Malenkov's first moves, made since his assumption of power, seem to have gone halfway to meet that need. He has come to the fore in the role of the rationalizer striving to put in order the Stalinist legacy and to disentangle its great assets from its heavy liabilities.

The prerequisite for this is a break with the ecclesiastical outlook of Stalinism, with those scholastic-bureaucratic habits of thought and action which had ensnared, the party and clogged the whole machinery of government. It may be a sign of the time that Stalin's successor is one who has received his education at a Technological Institute, not at a Theological Seminary. During the industrial revolution Malenkov was certainly more in his element than his master could have been. His task in 1941-2 was to organize the disrupted Soviet industry for the mass production of tanks. Stalin's assignment at a comparable critical juncture, in 1918, was to requisition grain from the peasants of the Kuban and to transport it to starving Moscow. Each of these assignments was of the utmost importance in its time.
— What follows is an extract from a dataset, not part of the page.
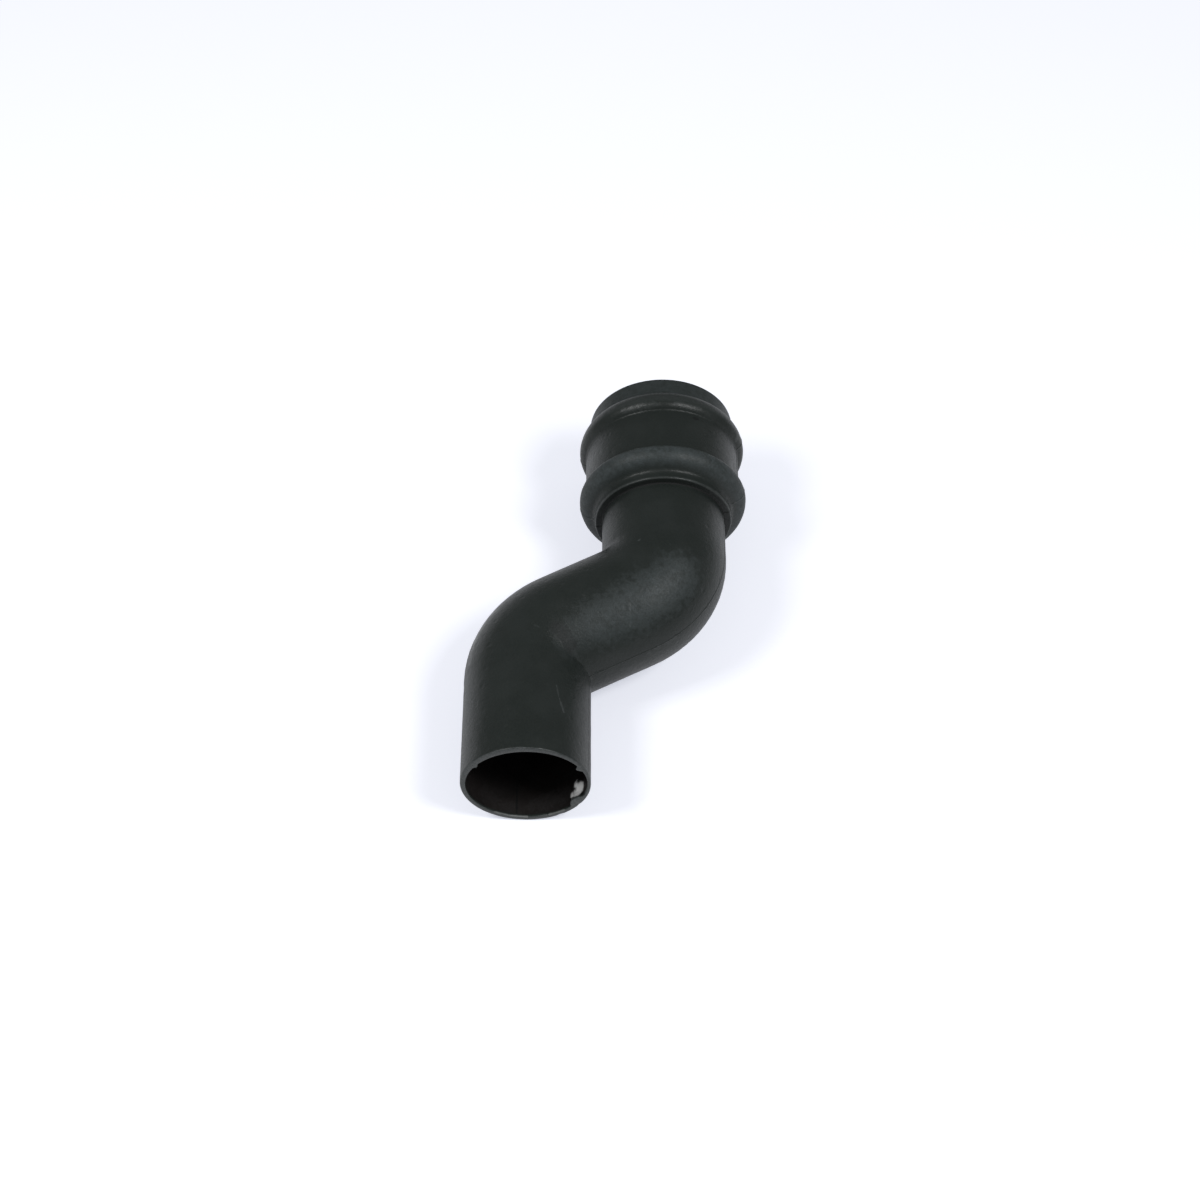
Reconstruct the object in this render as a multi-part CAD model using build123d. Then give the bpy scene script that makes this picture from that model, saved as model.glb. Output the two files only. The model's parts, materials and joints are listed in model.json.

But the difference between them reflects the distance which separated two epochs and two generations. In 1918 the survival of the Soviet regime depended on the most primitive economic devices; in 1942 it could be secured only by the work of an enormous and up-to-date industrial organization. If the style of the man offers any clue to his character, then Malenkov's manner is free from the incongruities and the canonical undertones characteristic of Stalin. It is more business-like, clear, and modern, although at times it seems even flatter than Stalin's style.